SCROOGE: A Physics-Aware Framework for Efficient Orchestration of RIS-Assisted Networks

Abstract

Reconfigurable Intelligent Surfaces (RISs) are emerging as a key enabler of Programmable Wireless Environments for 6G, but their practical integration into operational networks still lacks orchestration mechanisms that can jointly support resource allocation, energy efficiency, and admission control with low online complexity. This paper presents SCROOGE, a physics-aware orchestration framework for multi-user RIS-assisted networks that operates on information generated offline during RIS codebook compilation, namely optimal codebook entries and per-element influence scores. Rather than relying on online optimization or idealized fading-based abstractions, SCROOGE exploits physics-derived descriptors to support low-latency operating-phase decisions that remain compatible with network-level control requirements. Specifically, SCROOGE introduces: i) an influence-aware, tier-consistent resource-allocation mechanism that combines user priority and element importance in the construction of a common RIS configuration; ii) an energy-efficiency mechanism that deactivates globally low-influence elements; and iii) an admission-control mechanism that accepts or rejects candidate users based on tier-aware compatibility with the currently deployed RIS state.

Figures (8)

• Figure 1: Physics-aware orchestration of RIS-assisted network via SCROOGE framework.
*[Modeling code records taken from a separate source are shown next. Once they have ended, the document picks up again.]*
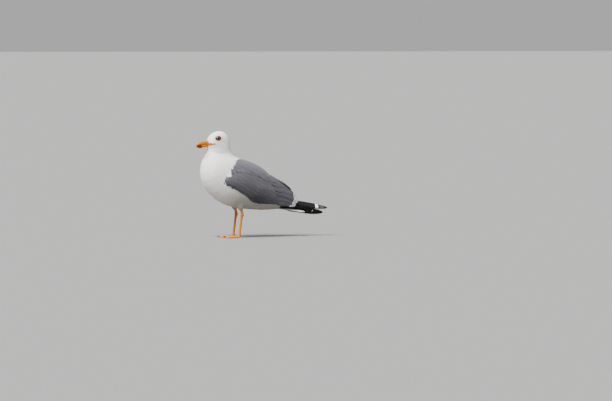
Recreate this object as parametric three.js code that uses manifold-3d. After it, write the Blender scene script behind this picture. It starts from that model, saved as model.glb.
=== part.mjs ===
// A yellow-legged gull, standing at rest: a life-size still model in millimetres, +Z up.
// The bill points along -X, the tail along +X, and the bird's right side is +Y.
// The origin is on the floor, under the middle of the bird's length and width.
//
// Nearly every piece is a closed skin laid through a few named rings. A ring has a top point and a
// bottom point in the bird's own middle plane, or beside it, and a half width. Pieces that would share
// space are cut by their neighbours, so that they meet with a thin gap.

import * as THREE from "three";
import { mergeVertices } from "three/addons/utils/BufferGeometryUtils.js";
import Module from "manifold-3d";

const wasm = await Module();
wasm.setup();

// ---------------------------------------------------------------------------------------------
// Driving dimensions
// ---------------------------------------------------------------------------------------------

const FEET_X = -95; // the feet stand this far ahead of the middle of the bird's length
const GAP = 0.3; // left between two pieces that touch
const LEG_SPREAD = 27; // from the middle plane to each leg
const HEEL_X = -3; // where each foot's toes meet

const EYE = { x: -81.5, y: 21.2, z: 353.5, radius: 8.6, ring: 6.6, ringTube: 1.3, turn: 0.12, tilt: 0.14 };

const TOE = { base: 3.9, tip: 2.5, joints: 3, swell: 0.13 };
const TOES = [
  { name: "inner", length: 44, turn: 25 },
  { name: "middle", length: 56, turn: 0 },
  { name: "outer", length: 52, turn: -24 },
];
const HIND_TOE = { length: 10, turn: 168, base: 2.4, tip: 1.5, lift: 5.5 };
const CLAW = { length: 7.5, radius: 2.1, drop: 1.9 };
const FOOT_TURN = 4; // degrees that each foot points outwards
const WEB = { thickness: 1.5, scallop: 0.8 };

// The outer primaries: shorter says how much shorter each is than the longest, from the outermost in.
const PRIMARY = { width: 27, thickness: 1.3, step: 1.2, shorter: [0, 14, 42, 70] };

// Where each stack of primaries starts and ends. The right wing's tips lie over the left wing's.
const PRIMARY_LAY = {
  left: { root: new THREE.Vector3(158, -20, 107), tip: new THREE.Vector3(341, 13, 82), roll: 55 },
  right: { root: new THREE.Vector3(158, 18, 128), tip: new THREE.Vector3(346, -13, 100), roll: 45 },
};

// The tail's feathers, in pairs on each side of its middle.
const TAIL_FEATHER = { pairs: 3, length: 114, width: 27, thickness: 1.5, droop: 8.5 };

// ---------------------------------------------------------------------------------------------
// Rings: each is { top, low, side }, with top and low as [x, z] and side as half the width. Here x
// counts from the feet, and the whole bird is moved by FEET_X at the end.
// ---------------------------------------------------------------------------------------------

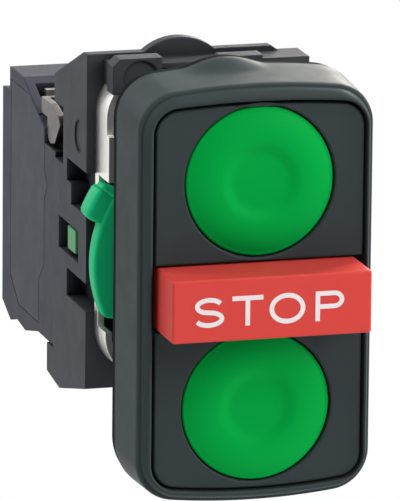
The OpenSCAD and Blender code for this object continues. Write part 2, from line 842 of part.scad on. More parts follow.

Based on users' codebook entries, influence score and operator tier, resource allocation, energy efficiency and admission control are managed.
• Figure 2: Illustration of the simulated, physics-based EM setup.
• Figure 3: Correlation between users' tiers and SNR loss of SCROOGE compared with the non-physics-aware baseline.
• Figure 4: SNR loss across all the tiers of SCROOGE compared with the non-physics-aware baseline.
• Figure 5: Fraction of the RIS elements that are deactivated using SCROOGE in different network loads.